Someone called and said they were from, “Microsoft”, or “Windows 7”, or a “Microsoft Partner”, and told me that there was something wrong with my computer. Should I believe them?
Hang up. It’s a scam. No if’s, and’s or but’s about it. Don’t give them any information. Don’t let them have access to your computer. Don’t do anything they ask for. No one Is watching your computer, or monitoring your anti-virus, or checking for unusual activity. Microsoft doesn’t care what you are doing with your computer, as long as you’re not pirating their software. These calls are coming from off-shore companies that buy demographics lists from other 3rd party vendors. They specifically target older, retired home owners, because they feel that they probably don’t know much about computers and would therefore be easy targets. Ignore anything they may tell you. If you are concerned about your computer, or what they may have done, give us a call and we’ll set up an appointment to come out and take a look.
How do I connect to my wireless network?
From Windows, look to the bottom right of your screen and look for an icon that looks like a series of bars, indicating signal strength. From there, click on the icon. This will bring up a box that will include all of the wireless networks that your computer can see. If you know the name of your network, and your network password, find it on the list and click on it to type in your password. Your computer will do the rest and when you have full bars, with no red “X”, then you are connected. If you are using a Mac or Linux computer, this icon is generally on the top of the screen, depending on which OS version you are using.
How can I tell if I’m connected to the Internet?
If you hooked up through a wireless network, as above, then you’ll see the status bars on your taskbar filled in. If you’re connected to a wired, or Ethernet connection, you’ll see a different icon in the same place, but there won’t be a red “X”. If there is, then there is no connection either wired or wireless. You can always open a web browser, too, and see if you can connect to a specific website. If you can, you’re connected. If not, and you’re sure you’ve connected everything correctly, give us a call.

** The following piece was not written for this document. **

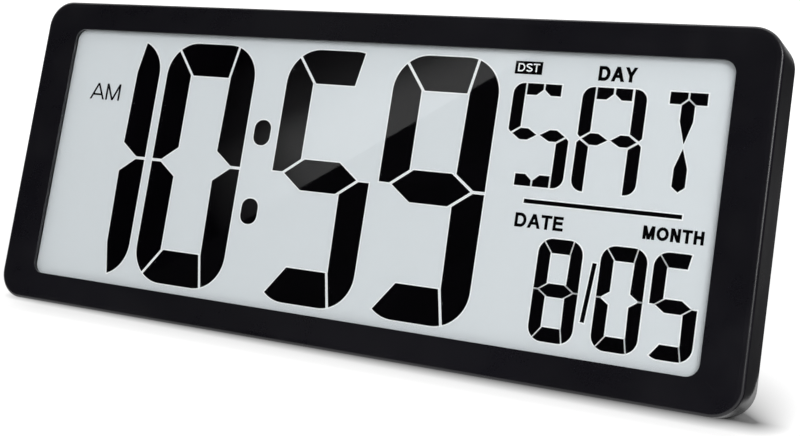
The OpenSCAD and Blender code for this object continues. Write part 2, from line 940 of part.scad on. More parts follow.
// Space behind the raised field, round the stand's channel and outside the battery bay
module cover_hollow() {
    wide = channel_w / 2 + cover_t;
    difference() {
        translate([0, 0, hump_z])
            upright(cover_y - cut, cover_t + cut)
            rounded(hump_w - 2 * cover_t, hump_h - 2 * cover_t, hump_r - cover_t);
        slab(-wide, wide, 0, hump_y, 0, channel_z1 + cover_t);
        slab(bay_x0 - bay_wall, bay_x1 + bay_wall, 0, hump_y,
            bay_z - bay_h / 2 - bay_wall, bay_z + bay_h / 2 + bay_wall);
        at_key_posts() rod(0, 0, 0, key_post_d, hump_y);
    }
}

// Shallow pocket and grooves in which the battery door slides out to the side
module door_pocket() {
    z1 = door_h / 2 + door_fit;
    far = door_x1 + cut;
    translate([0, 0, bay_z]) {
        slab(door_x0 - door_fit, far, door_y, hump_y + cut, -z1, z1);
        slab(door_x0 - door_fit, far, tongue_y - tongue_fit, tongue_y + tongue_t + tongue_fit,
            -z1 - tongue_w, z1 + tongue_w);
    }
}

module rear_cover() {
    color([0.1, 0.1, 0.11])
        leaned() difference() {
            cover_body();
            cover_hollow();
            slab(-channel_w / 2, channel_w / 2, channel_y, hump_y + cut, hump_z0 - cut, channel_z1);
            translate([-channel_w / 2 - 2 * cover_t, hinge_y, hinge_z])
                rotate([0, 90, 0])
                cylinder(d = pin_d + 2 * seat_fit, h = channel_w + 4 * cover_t);
            for (s = [-1, 1])
                translate([s * hang_pitch / 2, 0, hang_z])
                keyhole();
            for (i = [0:key_count - 1])
                rod(key_x, hump_in_y - cut, key_place(i), key_d + 2 * key_fit, cover_t + 2 * cut);
            at_key_posts() rod(0, key_board_back - cut, 0, pilot_d, key_pilot + cut);
            slab(bay_x0, bay_x1, bay_y, hump_y + cut, bay_z - bay_h / 2, bay_z + bay_h / 2);
            door_pocket();
            both_sides() {
                for (z = post_z) screw_seat(boss_x, z);
                screw_seat(mid_post_x, top_boss_z);
            }
            for (x = [-1, 0, 1])
                translate([buzzer_x + sound_pitch * x, 0, main_z])
                upright(cover_y - cut, hump + cover_t + 2 * cut)
                rounded(sound_w, sound_h, sound_r);
        }
}

// Sunk seat and passage for one of the cover's screws
module screw_seat(x, z) {
    rod(x, cover_y - cut, z, passage_d, cover_t + 2 * cut);
    rod(x, case_d - head_sink, z, head_d + 2 * seat_room, head_sink + cut);
}

module cover_screws() {
    color([0.6, 0.6, 0.62])
        leaned()
        both_sides() {
            for (z = post_z) screw(boss_x, case_d - head_sink, z, cover_screw_l);
            screw(mid_post_x, case_d - head_sink, top_boss_z, cover_screw_l);
        }
}

module battery_door() {
    z1 = door_h / 2;
    color([0.1, 0.1, 0.11])
        leaned() difference() {
            union() {
                intersection() {
                    slab(door_x0, door_x1, door_y, hump_y, bay_z - z1, bay_z + z1);
                    raised_field(0);
                    translate([0, -door_sink, 0]) raised_field(0);
                }
                slab(door_x0, door_x1 - hump_chamfer, tongue_y, tongue_y + tongue_t,
                    bay_z - z1 - tongue_w, bay_z + z1 + tongue_w);
            }
            for (i = [0:grip_count - 1])
                translate([door_x1 - grip_in - i * grip_pitch, 0, bay_z])
                upright(hump_y - grip_deep, grip_deep + cut)
                rounded(grip_w, grip_l, grip_r);
        }
}

// Places the cells: even ones point their nub to the right, odd ones to the left
module at_cell(i) {
    translate([(bay_x0 + bay_x1) / 2, cell_y, bay_z + (i - (cell_count - 1) / 2) * cell_pitch])
        mirror([i % 2, 0, 0])
        translate([-(bay_x1 - bay_x0) / 2 + plate_t, 0, 0])
        rotate([0, 90, 0])
        children();
}

module aa_cells() {
    color([0.75, 0.6, 0.2])
        leaned()
        for (i = [0:cell_count - 1])
            at_cell(i)
            translate([0, 0, spring_l]) {
                cylinder(d = cell_d, h = cell_l - nub_l);
                cylinder(d = nub_d, h = cell_l);
            }
}

module contact_plates() {
    color([0.8, 0.8, 0.82])
        leaned()
        for (i = [0:cell_count - 1], x = [bay_x0, bay_x1 - plate_t])
            slab(x, x + plate_t, cell_y - plate_w / 2, cell_y + plate_w / 2,
                bay_z + (i - (cell_count - 1) / 2) * cell_pitch - plate_w / 2,
                bay_z + (i - (cell_count - 1) / 2) * cell_pitch + plate_w / 2);
}

// Point on the conical spring's centre line: t runs from 0 at the plate to 1 at the cell
function coil(t) =
    let (r = coil_wide + (coil_narrow - coil_wide) * t, a = 360 * spring_turns * t)
    [r * cos(a), r * sin(a), wire_d / 2 + (spring_l - wire_d) * t];

// Point on the wire's skin round coil(t)
function wire_skin(t, a) =
    let (p = coil(t), u = [cos(360 * spring_turns * t), sin(360 * spring_turns * t), 0])
    p + wire_d / 2 * (cos(a) * u + sin(a) * [0, 0, 1]);

// Faces of a closed tube of rings, each with the same number of sides
function tube_faces(rings, sides) = concat(
    [[for (j = [0:sides - 1]) j]],
    [for (k = [0:rings - 2], j = [0:sides - 1], half = [0, 1])
        let (a = k * sides + j, b = k * sides + (j + 1) % sides)
        half == 0 ? [a, a + sides, b] : [b, a + sides, b + sides]],
    [[for (j = [sides - 1:-1:0]) (rings - 1) * sides + j]]);

// Conical contact spring, one unbroken wire swept along its coil
module spring() {
    steps = spring_turns * turn_steps;
    sides = 6;
    polyhedron(
        points = [for (k = [0:steps], j = [0:sides - 1]) wire_skin(k / steps, 360 * j / sides)],
        faces = tube_faces(steps + 1, sides));
}

module contact_springs() {
    color([0.8, 0.8, 0.82])
        leaned()
        for (i = [0:cell_count - 1])
            at_cell(i)
            spring();
}

// Direction of the leads' route at one of its places, as depth and height
function route_dir(k) =
    let (a = lead_route[max(k - 1, 0)], b = lead_route[min(k + 1, len(lead_route) - 1)])
    (b - a) / norm(b - a);

module battery_leads() {
    sides = 8;
    color([0.7, 0.1, 0.1])
        leaned()
        for (i = [0, 1])
            polyhedron(
                points = [for (k = [0:len(lead_route) - 1], j = [0:sides - 1])
                    let (a = 360 * j / sides, r = lead_d / 2, d = route_dir(k), p = lead_route[k])
                    [lead_x + i * lead_step + r * cos(a), p[0] - r * sin(a) * d[1],
                        p[1] + r * sin(a) * d[0]]],
                faces = tube_faces(len(lead_route), sides));
}

// Moves to the stand's hinge axis; the leg turned there by its opening angle hangs down and back
module at_hinge(open) {
    leaned()
        translate([0, hinge_y, hinge_z])
        rotate([open, 0, 0])
        children();
}

// Everything above a height over the floor, for cutting the leg level with it
module above(z) {
    translate([-case_w, -case_w, z])
        cube(2 * case_w);
}

module stand_leg() {
    color([0.1, 0.1, 0.11])
        difference() {
            intersection() {
                union() {
                    at_hinge(stand_open) difference() {
                        slab(-leg_w / 2, leg_w / 2, -leg_inner, leg_t - leg_inner,
                            -leg_l - leg_spare, 0);
                        for (x = [-1, 0, 1])
                            slab(x * leg_panel_x - leg_panel, x * leg_panel_x + leg_panel,
                                -leg_inner - cut, leg_t - leg_inner - leg_skin,
                                -leg_l + leg_panel_end, -leg_panel_end);
                    }
                    at_hinge(0) sideways(-leg_w / 2, leg_w)
                        polygon([[-barrel_r, 0], [-barrel_r, heel_h], [-barrel_r + heel_t, heel_h],
                            [barrel_r * heel_back_share, 0]]);
                    at_hinge(0) rotate([0, 90, 0]) cylinder(r = barrel_r, h = leg_w, center = true);
                }
                above(foot_t);
            }
            at_hinge(0) rotate([0, 90, 0])
                cylinder(d = pin_d + 2 * bore_fit, h = leg_w + 2 * cut, center = true);
        }
}

module stand_pin() {
    color([0.7, 0.7, 0.72])
        at_hinge(0)
        rotate([0, 90, 0])
        cylinder(d = pin_d, h = channel_w + 2 * pin_reach, center = true);
}

module stand_foot() {
    color([0.05, 0.05, 0.05])
        intersection() {
            at_hinge(stand_open)
                slab(-leg_w / 2, leg_w / 2, -leg_inner - foot_grow, leg_t - leg_inner + foot_grow,
                    -leg_l - leg_spare, -leg_l + leg_spare);
            difference() {
                above(0);
                above(foot_t);
            }
        }
}

front_case();
front_lens();
lens_gasket();
front_polariser();
time_segments();
colon_dots();
date_segments();
lcd_front_glass();
lcd_rear_glass();
lcd_reflector();
zebra_strip();
lcd_holder();
holder_screws();
main_board();
board_screws();
driver_chip();
quartz_crystal();
buzzer();
key_board();
key_board_screws();
tact_switches();
key_cable();
set_key();
up_key();
down_key();
alarm_key();
mode_key();
rear_cover();
cover_screws();
battery_door();
aa_cells();
contact_plates();
contact_springs();
battery_leads();
stand_leg();
stand_pin();
stand_foot();
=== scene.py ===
"""Dresses the day clock: materials, printed display legends, floor, light and camera."""
import math

import bmesh
import bpy
from mathutils import Matrix, Vector


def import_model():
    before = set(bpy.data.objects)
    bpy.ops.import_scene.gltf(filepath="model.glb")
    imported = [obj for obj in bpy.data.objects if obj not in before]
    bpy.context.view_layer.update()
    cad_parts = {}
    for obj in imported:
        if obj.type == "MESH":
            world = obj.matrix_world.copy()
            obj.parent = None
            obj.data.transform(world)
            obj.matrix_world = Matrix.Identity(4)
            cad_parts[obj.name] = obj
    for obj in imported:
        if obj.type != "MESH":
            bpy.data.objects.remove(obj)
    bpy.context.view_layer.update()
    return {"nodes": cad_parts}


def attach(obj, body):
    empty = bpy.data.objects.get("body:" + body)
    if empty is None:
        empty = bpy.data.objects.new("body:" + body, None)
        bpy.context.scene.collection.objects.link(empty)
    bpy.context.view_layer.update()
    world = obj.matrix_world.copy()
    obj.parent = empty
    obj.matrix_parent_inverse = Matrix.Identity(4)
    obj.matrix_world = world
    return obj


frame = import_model()
NODE = frame["nodes"]

# ---------------------------------------------------------------- the case's own frame
LEAN = math.radians(19)
REST_SHIFT = 0.020467          # how far the resting edge lies behind the ridge's foot, m
REST_LIFT = 0.006488           # how far the leaning lifts the case's lower front edge, m
WINDOW_Z = 73.8                # middle of the window above the lower edge, mm
LENS_Y = 2.6                   # depth of the lens's front, mm
FILM_Y = 4.1                   # depth of the display's face, mm
CELL_T = 0.15                  # thickness of display segments, mm
CELL_Y = FILM_Y - CELL_T       # depth of their front, mm
INK_T = 0.03                   # thickness of printed marks, mm
EDGE_T = 0.02                  # thickness of the pale edge lines, mm
EDGE_W = 0.55                  # width of the pale edge line round a segment, mm
BOX_GAP = 0.01                 # gap behind the box of the DST letters, mm

CASE = Matrix.Translation((0, -REST_SHIFT, REST_LIFT)) @ Matrix.Rotation(-LEAN, 4, "X")
FACING = (CASE.to_3x3() @ Vector((0, -1, 0))).normalized()      # where the display faces


def at(x, y, z):
    """A point of the upright case in millimetres, as a point of the leaning clock in metres."""
    return CASE @ Vector((x / 1000, y / 1000, z / 1000))


# ---------------------------------------------------------------- node tools
NOISE = (0.3, 0.7)             # between these a noise mostly lies


class Tree:
    """A material's or world's node tree, with short calls for what the looks below use."""

    def __init__(self, name, kind="Material"):
        self.owner = (bpy.data.worlds if kind == "World" else bpy.data.materials).new(name)
        self.owner.use_nodes = True
        self.nt = self.owner.node_tree
        self.nt.nodes.clear()
        self.out = self.node("Output" + kind)
        self.coord = self.node("TexCoord")

    def link(self, value, socket):
        """Joins an output to the socket, or gives the socket a plain value."""
        if isinstance(value, bpy.types.NodeSocket):
            self.nt.links.new(value, socket)
        else:
            socket.default_value = value

    def node(self, kind, **inputs):
        n = self.nt.nodes.new("ShaderNode" + kind)
        for key, value in inputs.items():
            self.link(value, n.inputs[key.replace("_", " ")])
        return n

    def placed(self, kind, **inputs):
        """A texture node on the object's own coordinates."""
        return self.node(kind, Vector=self.coord.outputs["Object"], **inputs)

    def noise(self, scale, detail=3.0, roughness=0.5):
        return self.placed("TexNoise", Scale=scale, Detail=detail, Roughness=roughness).outputs["Fac"]

    def cells(self, scale):
        return self.placed("TexVoronoi", Scale=scale).outputs["Distance"]

    def math(self, what, a, b=0.0, clamp=False):
        n = self.node("Math")
        n.operation = what
        n.use_clamp = clamp
        self.link(a, n.inputs[0])
        self.link(b, n.inputs[1])
        return n.outputs[0]

    def length(self, a, b):
        """The root of a squared plus b squared."""
        squares = [self.math("MULTIPLY", v, v) for v in (a, b)]
        return self.math("SQRT", self.math("ADD", *squares))

    def ramp(self, fac, stops):
        """A colour ramp; a stop's colour is a triple, or one number for a grey."""
        n = self.node("ValToRGB", Fac=fac)
        while len(n.color_ramp.elements) < len(stops):
            n.color_ramp.elements.new(0.5)
        for element, (position, colour) in zip(n.color_ramp.elements, stops):
            element.position = position
            element.color = (*colour, 1) if isinstance(colour, tuple) else (colour, colour, colour, 1)
        return n.outputs["Color"]

    def drift(self, scale, dark, light, detail=3):
        """A slow change of colour between two tones."""
        return self.ramp(self.noise(scale, detail), list(zip(NOISE, (dark, light))))

    def span(self, fac, low, high, lo=0.0, hi=1.0):
        """The input's range from lo to hi, spread from low to high."""
        return self.node("MapRange", Value=fac, From_Min=lo, From_Max=hi,
                         To_Min=low, To_Max=high).outputs["Result"]

    def mix(self, fac, a, b):
        """Two colours mixed; a plain colour is a triple."""
        n = self.node("Mix")
        n.data_type = "RGBA"
        for i, v in ((0, fac), (6, a), (7, b)):
            self.link((*v, 1) if isinstance(v, tuple) else v, n.inputs[i])
        return n.outputs[2]

    def bump(self, height, strength, distance):
        return self.node("Bump", Height=height, Strength=strength, Distance=distance).outputs["Normal"]

    def split(self):
        """The x, y and z of a point of the object."""
        return self.placed("SeparateXYZ").outputs

    def show(self, shader):
        """Makes the shader node the tree's result, and gives the material or world."""
        self.link(shader.outputs[0], self.out.inputs[0])
        return self.owner

    def principled(self, **inputs):
        return self.show(self.node("BsdfPrincipled", **inputs))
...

Do I need to turn off my computer when I’m not using it?
Back in the day, computers weren’t nearly as reliable after turning them off. Nowadays, computers and their power supplies, motherboards and other components, are much more reliable. So there is no real worry about a computer not booting up, unless there’s something seriously wrong with it. So really, it’s up to you. I have one system that’s on 24 hours/day, 7 days/week, 365 days/year. I have another one that’s set to turn itself off when I’m not using it. And a third that I only turn on when I want to do work on it, and I turn it off when I’m done. Each is reliable and fully functional. As with any electronic device, there’s always a possibility that something will malfunction, though. If it does, give us a call. We may be able to salvage your system.
Do I need a separate router if my ISP (Cable/phone company), already gave me a modem + router?
It depends. I use a separate router to provide my wireless network, and also connect my network printers, NAS, and media server all to the same network. One advantage of this is that if my modem from the ISP ever goes down or dies, my home network will still be up and running. That can happen, as the boxes that the ISP gives you, are made as cheaply as possible, especially with wireless components. Almost any router that you buy from a store or order online, is going to be built better and will probably last longer. I know of clients who replace the modem from their ISP as often as every 6 months, as they just keep having them fail.